(Objective)
Copy out precisely the lines beginning at the line that contains "two upper eyelets" and ending at the line that contains "obj.parent = empty", including both.

(Provided data)
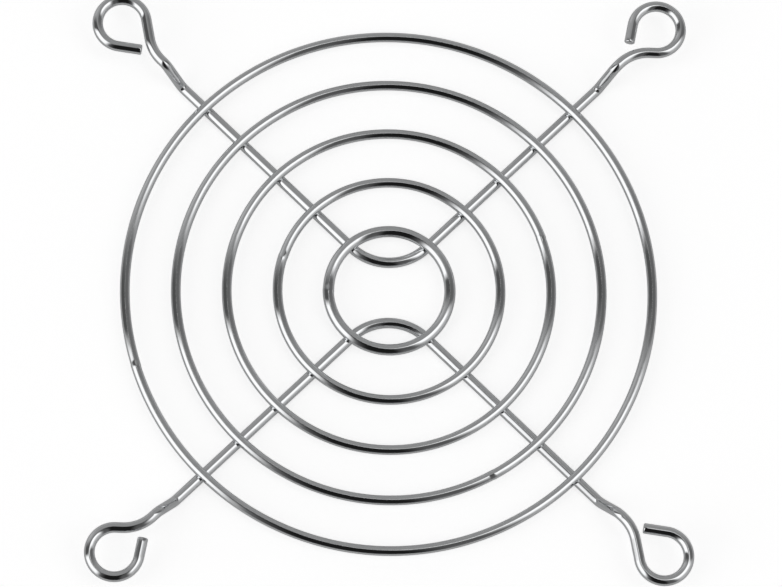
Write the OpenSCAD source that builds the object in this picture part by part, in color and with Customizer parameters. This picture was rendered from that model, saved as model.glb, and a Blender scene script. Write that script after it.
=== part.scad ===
// Wire finger guard for an 80 mm axial fan, resistance-welded from round wire.
//
// Two identical bent support wires lie across the opening, one turned half a
// turn from the other. Five concentric hoops are welded on top of them. Each
// support wire steps up at both ends to an open eyelet, where a fan screw
// clamps it. The guard lies on its outer face, with the fan side upwards:
// the support wires rest on Z = 0 and the hoops are centred on the Z axis.

/* [Fixing holes] */
// Distance between neighbouring eyelet centres, the fan's hole spacing
hole_spacing = 71.5; // [70.5:0.1:73.5]
// Radius of the eyelet's curl, at the middle of the wire
eyelet_radius = 3.25; // [3:0.05:3.6]
// Height of the eyelets' wire above the straight legs' wire
eyelet_rise = 3.6; // [3:0.1:4.4]

/* [Wire] */
// Diameter of the wire of the two support wires
support_wire_d = 1.4; // [1.2:0.05:1.6]
// Diameter of the wire of the inner hoop
inner_hoop_wire_d = 1.5; // [1.2:0.05:1.6]
// Diameter of the wire of the other four hoops
hoop_wire_d = 1.3; // [1.1:0.05:1.6]
// Depth that a hoop sets down into a support wire at each weld
weld_set_down = 0.12; // [0.06:0.02:0.24]
// Length of the chamfer round each cut end of wire
cut_end_chamfer = 0.15; // [0.05:0.05:0.3]

/* [Hoops] */
// Radius of the inner hoop, at the middle of the wire
inner_hoop_radius = 8.05; // [7.6:0.05:9]
// Step in radius from one hoop to the next
hoop_pitch = 6.72; // [6.2:0.02:6.9]
// Width of the upset where a hoop's two ends are butt-welded
butt_weld_width = 0.5; // [0.3:0.1:1]
// Height of that upset above the wire
butt_weld_height = 0.03; // [0.02:0.01:0.08]

/* [Legs] */
// Angle of each straight leg from the guard's vertical centre line
leg_angle = 46.1; // [45.5:0.1:47.5]
// Radius of the bend that joins a support wire's two legs
apex_radius = 7.1; // [5.6:0.1:8.6]

/* [Step up to the eyelets] */
// Angle of the step from the plane of the hoops
step_angle = 50; // [40:1:60]
// Radius of both bends of the step
step_radius = 1.3; // [1:0.1:1.8]
// Straight wire between the step and the bend into the eyelet
neck_length = 0.2; // [0.1:0.1:0.8]

/* [Eyelet bends] */
// Radius of the bend that leads off the leg's line into the eyelet
lead_radius = 5.5; // [4.5:0.1:6]
// Angle that the left end's stem leads off the leg's line
left_lead_angle = 35.5; // [33:0.5:42]
// Angle of the left end's curl
left_curl_angle = 251; // [235:1:258]
// Straight tail after the left end's curl
left_tail_length = 3.2; // [1.5:0.1:3.4]
// Angle that the right end's stem leads off the leg's line
right_lead_angle = 46; // [40:0.5:47]
// Angle of the right end's curl
right_curl_angle = 261; // [245:1:264]
// Straight tail after the right end's curl
right_tail_length = 2.6; // [1:0.1:2.8]

/* [Hidden] */

// Facets of a wire's round section, of a bend, and of a hoop
section_fn = 32;
bend_fn = 96;
hoop_fn = 192;

// Wire stretches as it is bent, which leaves it this much thinner in a bend
bend_thinning = 0.02;
// How far a straight length reaches into the bend at each of its ends
bend_overlap = 0.03;

chrome = [0.78, 0.79, 0.80];

// The planes that a bend can turn in, as turns of the wire about its own axis
LEFT = 0;
UP = 90;
RIGHT = 180;
DOWN = 270;

// Where each hoop's butt weld lies round the hoop, from the inner hoop outwards
butt_weld_at = [180, 162, 20, -61, 196];
hoop_count = len(butt_weld_at);

// Height of the straight legs' wire: they rest on the ground
leg_z = support_wire_d / 2;

// Where the lines of a support wire's two legs would meet. The eyelets' centres
// are on those lines.
apex_y = hole_spacing / 2 * (1 - 1 / tan(leg_angle));
apex_tangent = apex_radius / tan(leg_angle);
eyelet_distance = hole_spacing / 2 / sin(leg_angle);

// Length of the step's straight middle, and of the whole step along the leg
step_straight = (eyelet_rise - 2 * step_radius * (1 - cos(step_angle))) / sin(step_angle);
step_run = 2 * step_radius * sin(step_angle) + step_straight * cos(step_angle);

function hoop_radius(i) = inner_hoop_radius + i * hoop_pitch;
function hoop_wire(i) = i == 0 ? inner_hoop_wire_d : hoop_wire_d;
function hoop_z(i) = support_wire_d + hoop_wire(i) / 2 - weld_set_down;

// Straight stem that brings the curl's centre onto the leg's line
function stem_length(lead) =
    (eyelet_radius * cos(lead) - lead_radius * (1 - cos(lead))) / sin(lead);

// How far along the leg the eyelet's centre is from the start of the lead bend
function eyelet_run(lead) =
    (lead_radius + eyelet_radius) * sin(lead) + stem_length(lead) * cos(lead);

// The moves of a wire bender from the apex bend to one cut end.
// A feed is [length]. A bend is [radius, angle, plane].
function arm_moves(lead, curl, tail) = [
    [eyelet_distance - eyelet_run(lead) - neck_length - step_run - apex_tangent],
    [step_radius, step_angle, UP],
    [step_straight],
    [step_radius, step_angle, DOWN],
    [neck_length],
    [lead_radius, lead, RIGHT],
    [stem_length(lead)],
    [eyelet_radius, curl, LEFT],
    [tail]
];

// A bend that starts at the origin along +X and turns to +Y
module bend(radius, angle, wire_d) {
    translate([0, radius, 0])
        rotate([0, 0, -90])
            rotate_extrude(angle = angle, $fn = bend_fn)
                translate([radius, 0])
                    circle(d = wire_d - bend_thinning, $fn = section_fn);
}

// A straight length along +X between two bends
module straight(length, wire_d) {
    translate([-bend_overlap, 0, 0])
        rotate([0, 90, 0])
            cylinder(d = wire_d, h = length + 2 * bend_overlap, $fn = section_fn);
}

// The last length of a wire, along +X from a bend to its chamfered cut end
module cut_end(length, wire_d) {
    r = wire_d / 2;
    rotate([0, 90, 0])
        rotate_extrude($fn = section_fn)
            polygon([
                [0, -bend_overlap], [r, -bend_overlap], [r, length - cut_end_chamfer],
                [r - cut_end_chamfer, length], [0, length]
            ]);
}

// Wire laid along +X from the origin by the moves from number i on
module lay_wire(moves, wire_d, i = 0) {
    move = moves[i];
    if (i == len(moves) - 1) {
        cut_end(move[0], wire_d);
    } else if (len(move) == 1) {
        straight(move[0], wire_d);
        translate([move[0], 0, 0])
            lay_wire(moves, wire_d, i + 1);
    } else {
        radius = move[0];
        angle = move[1];
        plane = move[2];
        rotate([plane, 0, 0]) {
            bend(radius, angle, wire_d);
            translate([0, radius, 0])
                rotate([0, 0, angle])
                    translate([0, -radius, 0])
                        rotate([-plane, 0, 0])
                            lay_wire(moves, wire_d, i + 1);
        }
    }
}

// One arm of a support wire, whose leg runs out along the given heading
module arm(heading, lead, curl, tail) {
    translate([0, apex_y, leg_z])
        rotate([0, 0, heading])
            translate([apex_tangent, 0, 0])
                lay_wire(arm_moves(lead, curl, tail), support_wire_d);
}

// The bend at the middle of a support wire, between its two legs
module apex_bend() {
    translate([0, apex_y + apex_radius / sin(leg_angle), leg_z])
        rotate([0, 0, 180 + leg_angle])
            rotate_extrude(angle = 180 - 2 * leg_angle, $fn = bend_fn)
                translate([apex_radius, 0])
                    circle(d = support_wire_d - bend_thinning, $fn = section_fn);
}

// A hoop of round wire, lying in its place on the support wires
module hoop_wire_ring(i) {
    translate([0, 0, hoop_z(i)])
        rotate_extrude($fn = hoop_fn)
            translate([hoop_radius(i), 0])
                circle(d = hoop_wire(i), $fn = section_fn);
}

// The upset where the hoop's two ends are butt-welded
module butt_weld(i) {
    weld_angle = butt_weld_width / hoop_radius(i) * 180 / PI;
    translate([0, 0, hoop_z(i)])
        rotate([0, 0, butt_weld_at[i] - weld_angle / 2])
            rotate_extrude(angle = weld_angle, $fn = hoop_fn)
                translate([hoop_radius(i), 0])
                    circle(d = hoop_wire(i) + 2 * butt_weld_height, $fn = section_fn);
}

module hoop(i) {
    hoop_wire_ring(i);
    butt_weld(i);
}

// A support wire in its upper place: its legs run to the two upper eyelets
module support_wire() {
    difference() {
        union() {
            apex_bend();
            arm(90 + leg_angle, left_lead_angle, left_curl_angle, left_tail_length);
            arm(90 - leg_angle, right_lead_angle, right_curl_angle, right_tail_length);
        }
        for (i = [0 : hoop_count - 1]) hoop_wire_ring(i);
    }
}

module inner_hoop() { color(chrome) hoop(0); }
module second_hoop() { color(chrome) hoop(1); }
module third_hoop() { color(chrome) hoop(2); }
module fourth_hoop() { color(chrome) hoop(3); }
module outer_hoop() { color(chrome) hoop(4); }
module upper_support_wire() { color(chrome) support_wire(); }
module lower_support_wire() { color(chrome) rotate([0, 0, 180]) support_wire(); }

inner_hoop();
second_hoop();
third_hoop();
fourth_hoop();
outer_hoop();
upper_support_wire();
lower_support_wire();
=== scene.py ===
# %% [markdown]
# # A wire fan guard, dressed for its picture
#
# The guard is a round screen of bright plated wire. Five closed hoops lie on two
# bent support wires and are welded to them wherever they cross. At each corner a
# support wire steps up and curls into an open eyelet for a fan screw. This lesson
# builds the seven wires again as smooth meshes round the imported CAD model, gives
# them a chrome finish, and sets up a small studio whose soft boxes draw the bright
# lines that make chrome look like chrome.

import math

import bpy
from mathutils import Matrix, Vector


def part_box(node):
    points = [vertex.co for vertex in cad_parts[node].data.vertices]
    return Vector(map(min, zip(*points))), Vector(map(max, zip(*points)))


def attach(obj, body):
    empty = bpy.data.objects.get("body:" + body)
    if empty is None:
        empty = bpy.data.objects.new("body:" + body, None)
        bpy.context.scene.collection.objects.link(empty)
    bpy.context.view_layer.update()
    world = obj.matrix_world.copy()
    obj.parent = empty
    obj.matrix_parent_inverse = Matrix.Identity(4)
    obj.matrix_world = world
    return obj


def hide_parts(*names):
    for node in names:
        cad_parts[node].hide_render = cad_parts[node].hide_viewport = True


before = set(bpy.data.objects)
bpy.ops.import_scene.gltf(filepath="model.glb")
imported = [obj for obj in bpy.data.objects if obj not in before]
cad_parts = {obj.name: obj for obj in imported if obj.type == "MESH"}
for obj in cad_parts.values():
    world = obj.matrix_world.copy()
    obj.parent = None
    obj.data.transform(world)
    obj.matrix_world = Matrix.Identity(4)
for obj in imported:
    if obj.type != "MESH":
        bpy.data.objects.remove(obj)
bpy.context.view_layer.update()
MM = 0.001
scene = bpy.context.scene
print("The CAD model's nodes:", ", ".join(sorted(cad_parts)))

# %% [markdown]
# ## The camera comes first
#
# The guard lies flat, and the camera looks down on it from a little below and to
# the left of its axis. A long lens from 0.6 m away keeps the hoops nearly round.
# Two small turns describe the view better than a point to look at: first the
# tilt about X, then the swing about Y.

# %% Place the camera
camera_tilt = math.radians(13.39)
camera_swing = math.radians(-2.47)
camera_distance = 586.7 * MM
camera_shift = (-0.236 * MM, 0.367 * MM)
lens_mm, sensor_mm = 204.1, 36
nearest, farthest = 0.01, 20  # what the camera sees, in metres
hoops_height = 1.93 * MM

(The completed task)
// A support wire in its upper place: its legs run to the two upper eyelets
module support_wire() {
    difference() {
        union() {
            apex_bend();
            arm(90 + leg_angle, left_lead_angle, left_curl_angle, left_tail_length);
            arm(90 - leg_angle, right_lead_angle, right_curl_angle, right_tail_length);
        }
        for (i = [0 : hoop_count - 1]) hoop_wire_ring(i);
    }
}

module inner_hoop() { color(chrome) hoop(0); }
module second_hoop() { color(chrome) hoop(1); }
module third_hoop() { color(chrome) hoop(2); }
module fourth_hoop() { color(chrome) hoop(3); }
module outer_hoop() { color(chrome) hoop(4); }
module upper_support_wire() { color(chrome) support_wire(); }
module lower_support_wire() { color(chrome) rotate([0, 0, 180]) support_wire(); }

inner_hoop();
second_hoop();
third_hoop();
fourth_hoop();
outer_hoop();
upper_support_wire();
lower_support_wire();
=== scene.py ===
# %% [markdown]
# # A wire fan guard, dressed for its picture
#
# The guard is a round screen of bright plated wire. Five closed hoops lie on two
# bent support wires and are welded to them wherever they cross. At each corner a
# support wire steps up and curls into an open eyelet for a fan screw. This lesson
# builds the seven wires again as smooth meshes round the imported CAD model, gives
# them a chrome finish, and sets up a small studio whose soft boxes draw the bright
# lines that make chrome look like chrome.

import math

import bpy
from mathutils import Matrix, Vector


def part_box(node):
    points = [vertex.co for vertex in cad_parts[node].data.vertices]
    return Vector(map(min, zip(*points))), Vector(map(max, zip(*points)))


def attach(obj, body):
    empty = bpy.data.objects.get("body:" + body)
    if empty is None:
        empty = bpy.data.objects.new("body:" + body, None)
        bpy.context.scene.collection.objects.link(empty)
    bpy.context.view_layer.update()
    world = obj.matrix_world.copy()
    obj.parent = empty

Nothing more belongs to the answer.